## What you have to do
Repeat verbatim only the lines from the opening of the material below through the one that contains "np.array([[0.0, 0.5, 1.0]]))".

## Data excerpt
■ ■ ■

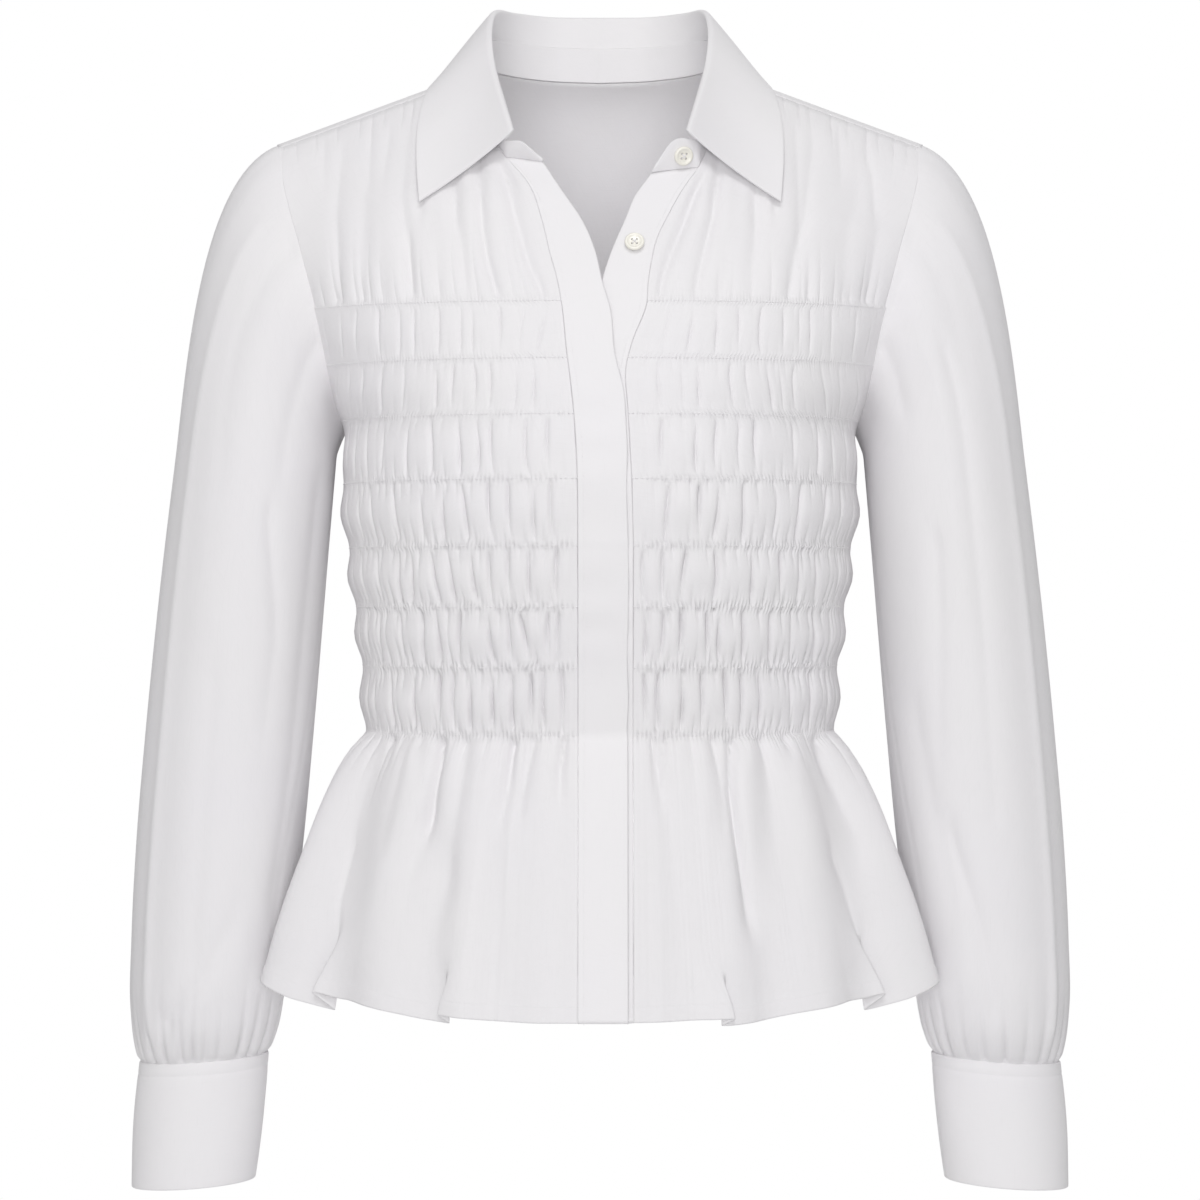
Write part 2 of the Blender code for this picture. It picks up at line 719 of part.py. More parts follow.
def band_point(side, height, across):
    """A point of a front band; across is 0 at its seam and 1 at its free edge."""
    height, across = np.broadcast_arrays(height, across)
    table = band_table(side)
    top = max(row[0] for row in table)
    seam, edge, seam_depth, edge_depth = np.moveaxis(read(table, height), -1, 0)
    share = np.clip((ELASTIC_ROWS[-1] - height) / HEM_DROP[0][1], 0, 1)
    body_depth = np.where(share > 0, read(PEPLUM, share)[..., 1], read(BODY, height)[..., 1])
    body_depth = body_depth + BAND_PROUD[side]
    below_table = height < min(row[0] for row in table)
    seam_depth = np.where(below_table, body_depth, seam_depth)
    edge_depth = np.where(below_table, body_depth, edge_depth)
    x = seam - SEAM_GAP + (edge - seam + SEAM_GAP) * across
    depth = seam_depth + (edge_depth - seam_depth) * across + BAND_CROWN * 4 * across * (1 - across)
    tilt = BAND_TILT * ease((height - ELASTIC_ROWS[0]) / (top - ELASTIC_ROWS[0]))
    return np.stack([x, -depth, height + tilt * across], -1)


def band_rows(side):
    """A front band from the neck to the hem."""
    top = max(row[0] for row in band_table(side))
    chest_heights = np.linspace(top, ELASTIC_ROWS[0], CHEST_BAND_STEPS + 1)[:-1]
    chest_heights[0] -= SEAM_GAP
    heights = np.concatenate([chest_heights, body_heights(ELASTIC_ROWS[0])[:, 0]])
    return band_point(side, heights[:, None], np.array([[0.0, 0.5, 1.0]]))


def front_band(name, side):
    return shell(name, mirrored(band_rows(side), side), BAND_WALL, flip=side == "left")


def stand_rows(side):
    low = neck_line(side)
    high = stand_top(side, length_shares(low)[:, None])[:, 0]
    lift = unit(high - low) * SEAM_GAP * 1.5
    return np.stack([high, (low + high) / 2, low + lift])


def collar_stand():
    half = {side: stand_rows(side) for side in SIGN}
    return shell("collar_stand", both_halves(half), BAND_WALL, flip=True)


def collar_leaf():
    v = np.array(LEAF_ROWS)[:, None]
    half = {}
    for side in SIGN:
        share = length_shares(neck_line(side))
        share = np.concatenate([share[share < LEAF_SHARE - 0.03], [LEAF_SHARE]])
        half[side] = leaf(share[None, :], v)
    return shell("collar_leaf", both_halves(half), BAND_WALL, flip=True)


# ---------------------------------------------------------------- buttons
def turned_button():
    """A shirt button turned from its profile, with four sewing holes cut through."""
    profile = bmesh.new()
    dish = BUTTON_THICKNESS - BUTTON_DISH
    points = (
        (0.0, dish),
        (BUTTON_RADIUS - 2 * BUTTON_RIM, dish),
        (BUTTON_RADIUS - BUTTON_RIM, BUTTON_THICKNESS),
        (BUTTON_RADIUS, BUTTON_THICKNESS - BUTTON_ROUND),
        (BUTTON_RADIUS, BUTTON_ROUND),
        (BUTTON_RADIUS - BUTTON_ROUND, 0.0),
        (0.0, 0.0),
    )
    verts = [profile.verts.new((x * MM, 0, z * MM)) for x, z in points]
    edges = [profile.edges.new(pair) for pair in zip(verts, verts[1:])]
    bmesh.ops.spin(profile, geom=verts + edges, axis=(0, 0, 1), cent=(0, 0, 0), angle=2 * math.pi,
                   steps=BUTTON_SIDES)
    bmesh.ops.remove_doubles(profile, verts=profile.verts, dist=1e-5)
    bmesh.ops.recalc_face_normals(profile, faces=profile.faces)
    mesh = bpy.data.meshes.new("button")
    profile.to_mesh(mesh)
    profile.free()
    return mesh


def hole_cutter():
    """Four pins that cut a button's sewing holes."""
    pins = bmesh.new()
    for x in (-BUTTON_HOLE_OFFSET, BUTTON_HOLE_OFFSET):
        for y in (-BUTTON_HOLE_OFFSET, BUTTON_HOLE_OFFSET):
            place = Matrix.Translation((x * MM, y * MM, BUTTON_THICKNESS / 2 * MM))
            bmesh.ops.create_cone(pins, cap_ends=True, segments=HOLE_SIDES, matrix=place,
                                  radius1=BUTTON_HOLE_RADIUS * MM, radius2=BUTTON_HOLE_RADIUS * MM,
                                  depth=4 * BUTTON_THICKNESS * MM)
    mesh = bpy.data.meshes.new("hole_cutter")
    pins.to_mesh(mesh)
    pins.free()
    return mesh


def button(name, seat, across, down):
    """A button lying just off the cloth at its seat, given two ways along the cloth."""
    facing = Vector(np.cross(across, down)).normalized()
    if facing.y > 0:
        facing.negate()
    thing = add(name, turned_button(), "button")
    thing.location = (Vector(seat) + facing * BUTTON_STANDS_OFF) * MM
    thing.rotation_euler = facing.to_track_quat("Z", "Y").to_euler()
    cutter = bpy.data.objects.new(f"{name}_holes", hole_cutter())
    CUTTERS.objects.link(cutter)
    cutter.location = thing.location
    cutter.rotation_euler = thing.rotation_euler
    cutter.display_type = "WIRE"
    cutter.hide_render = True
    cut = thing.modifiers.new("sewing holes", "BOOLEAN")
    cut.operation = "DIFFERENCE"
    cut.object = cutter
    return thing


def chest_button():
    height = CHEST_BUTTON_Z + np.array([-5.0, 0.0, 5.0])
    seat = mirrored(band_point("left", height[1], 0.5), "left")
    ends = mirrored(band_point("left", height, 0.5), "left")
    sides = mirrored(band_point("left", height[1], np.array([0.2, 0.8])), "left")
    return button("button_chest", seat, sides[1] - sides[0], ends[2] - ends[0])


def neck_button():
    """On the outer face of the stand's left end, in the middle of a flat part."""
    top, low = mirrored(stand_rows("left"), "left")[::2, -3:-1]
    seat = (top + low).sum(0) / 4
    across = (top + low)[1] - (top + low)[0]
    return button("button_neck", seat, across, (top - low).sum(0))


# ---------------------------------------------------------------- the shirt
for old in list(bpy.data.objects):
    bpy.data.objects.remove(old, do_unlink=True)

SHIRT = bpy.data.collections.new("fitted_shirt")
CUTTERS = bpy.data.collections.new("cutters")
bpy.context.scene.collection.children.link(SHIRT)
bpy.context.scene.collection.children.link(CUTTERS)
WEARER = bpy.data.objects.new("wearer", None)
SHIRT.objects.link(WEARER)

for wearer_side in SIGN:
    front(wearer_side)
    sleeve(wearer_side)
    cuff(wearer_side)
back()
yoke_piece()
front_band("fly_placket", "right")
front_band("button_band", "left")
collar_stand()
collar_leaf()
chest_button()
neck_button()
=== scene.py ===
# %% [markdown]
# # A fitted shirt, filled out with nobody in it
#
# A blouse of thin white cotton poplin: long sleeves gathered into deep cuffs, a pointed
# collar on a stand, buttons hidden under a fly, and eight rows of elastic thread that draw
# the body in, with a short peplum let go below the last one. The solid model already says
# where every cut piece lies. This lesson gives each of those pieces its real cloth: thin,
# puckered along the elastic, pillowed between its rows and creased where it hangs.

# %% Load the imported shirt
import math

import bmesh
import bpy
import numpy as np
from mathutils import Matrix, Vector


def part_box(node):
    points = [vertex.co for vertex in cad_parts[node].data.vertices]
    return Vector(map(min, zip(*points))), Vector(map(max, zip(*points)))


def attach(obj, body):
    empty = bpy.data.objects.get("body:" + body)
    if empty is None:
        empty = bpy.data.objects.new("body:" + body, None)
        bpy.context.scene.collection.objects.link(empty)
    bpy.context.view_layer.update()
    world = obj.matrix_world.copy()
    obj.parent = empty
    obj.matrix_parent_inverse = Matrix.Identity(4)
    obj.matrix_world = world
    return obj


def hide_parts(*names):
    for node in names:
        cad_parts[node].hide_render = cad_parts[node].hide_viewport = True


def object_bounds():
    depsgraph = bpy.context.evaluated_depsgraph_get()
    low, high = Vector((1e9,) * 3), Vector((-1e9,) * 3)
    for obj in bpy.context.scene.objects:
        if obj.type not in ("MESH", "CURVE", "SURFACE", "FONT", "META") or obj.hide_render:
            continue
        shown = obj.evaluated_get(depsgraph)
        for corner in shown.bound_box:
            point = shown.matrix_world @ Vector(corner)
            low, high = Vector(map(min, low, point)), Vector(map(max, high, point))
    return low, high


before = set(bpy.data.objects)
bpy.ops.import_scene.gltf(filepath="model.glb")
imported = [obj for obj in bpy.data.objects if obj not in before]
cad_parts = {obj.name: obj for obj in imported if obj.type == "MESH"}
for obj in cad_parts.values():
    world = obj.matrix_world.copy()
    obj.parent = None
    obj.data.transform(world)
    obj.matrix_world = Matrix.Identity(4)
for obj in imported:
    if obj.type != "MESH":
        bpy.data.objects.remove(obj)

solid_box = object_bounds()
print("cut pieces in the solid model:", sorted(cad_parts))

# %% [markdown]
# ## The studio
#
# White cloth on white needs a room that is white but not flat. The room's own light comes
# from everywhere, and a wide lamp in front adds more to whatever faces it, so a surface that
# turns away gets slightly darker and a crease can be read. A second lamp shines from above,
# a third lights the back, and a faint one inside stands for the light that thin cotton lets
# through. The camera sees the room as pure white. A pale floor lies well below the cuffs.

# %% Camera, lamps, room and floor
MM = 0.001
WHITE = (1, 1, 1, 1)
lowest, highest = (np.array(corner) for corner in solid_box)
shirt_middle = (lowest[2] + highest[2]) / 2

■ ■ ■

## Result of this task
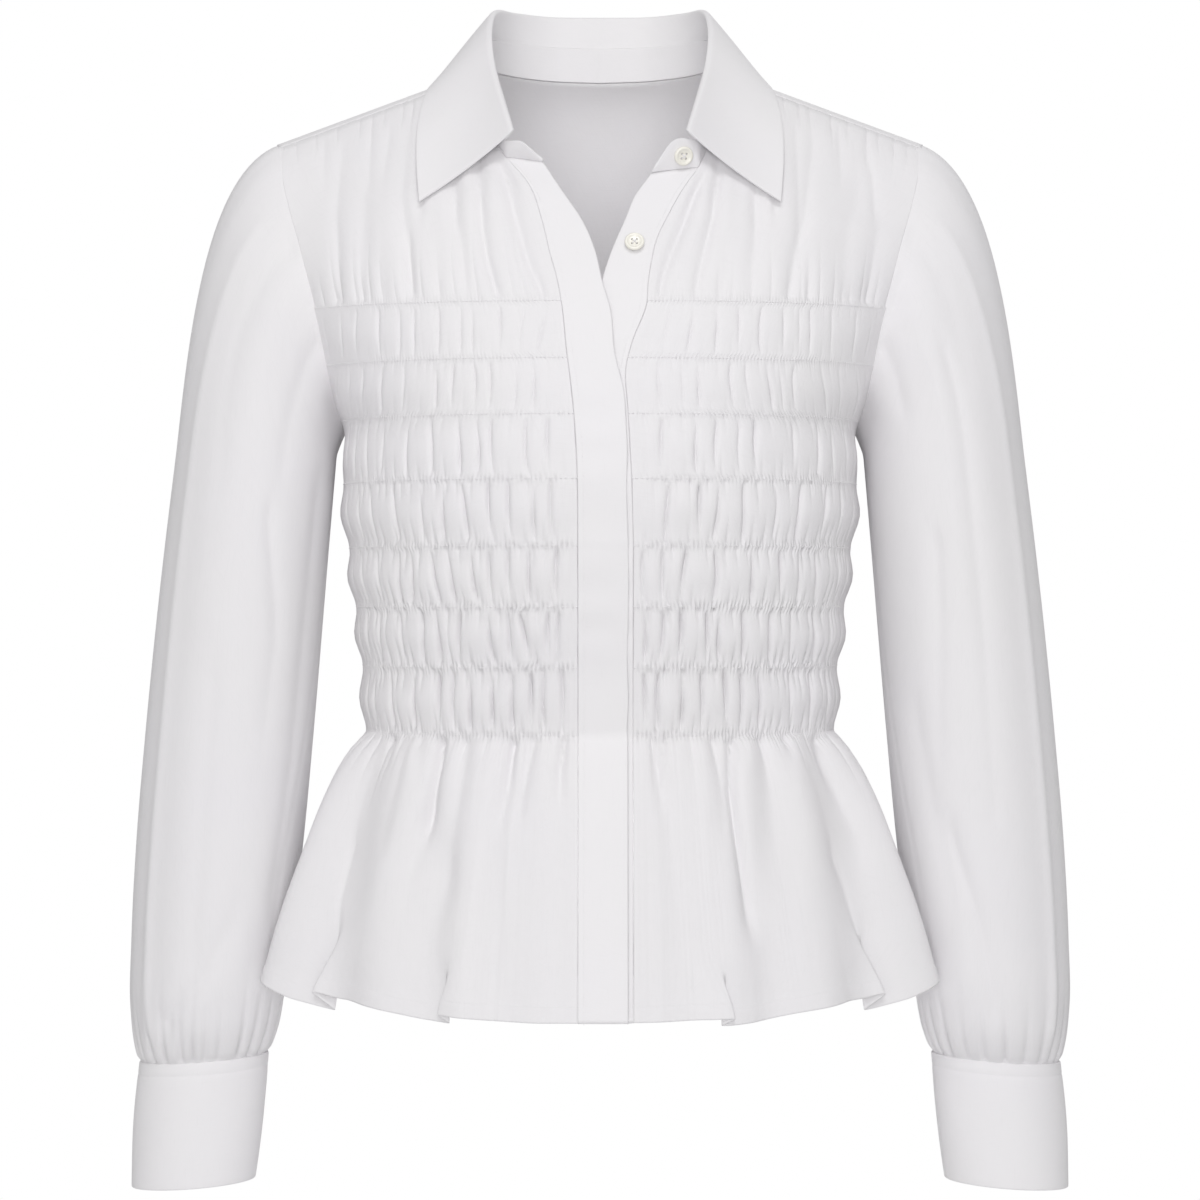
Write part 2 of the Blender code for this picture. It picks up at line 719 of part.py. More parts follow.
def band_point(side, height, across):
    """A point of a front band; across is 0 at its seam and 1 at its free edge."""
    height, across = np.broadcast_arrays(height, across)
    table = band_table(side)
    top = max(row[0] for row in table)
    seam, edge, seam_depth, edge_depth = np.moveaxis(read(table, height), -1, 0)
    share = np.clip((ELASTIC_ROWS[-1] - height) / HEM_DROP[0][1], 0, 1)
    body_depth = np.where(share > 0, read(PEPLUM, share)[..., 1], read(BODY, height)[..., 1])
    body_depth = body_depth + BAND_PROUD[side]
    below_table = height < min(row[0] for row in table)
    seam_depth = np.where(below_table, body_depth, seam_depth)
    edge_depth = np.where(below_table, body_depth, edge_depth)
    x = seam - SEAM_GAP + (edge - seam + SEAM_GAP) * across
    depth = seam_depth + (edge_depth - seam_depth) * across + BAND_CROWN * 4 * across * (1 - across)
    tilt = BAND_TILT * ease((height - ELASTIC_ROWS[0]) / (top - ELASTIC_ROWS[0]))
    return np.stack([x, -depth, height + tilt * across], -1)


def band_rows(side):
    """A front band from the neck to the hem."""
    top = max(row[0] for row in band_table(side))
    chest_heights = np.linspace(top, ELASTIC_ROWS[0], CHEST_BAND_STEPS + 1)[:-1]
    chest_heights[0] -= SEAM_GAP
    heights = np.concatenate([chest_heights, body_heights(ELASTIC_ROWS[0])[:, 0]])
    return band_point(side, heights[:, None], np.array([[0.0, 0.5, 1.0]]))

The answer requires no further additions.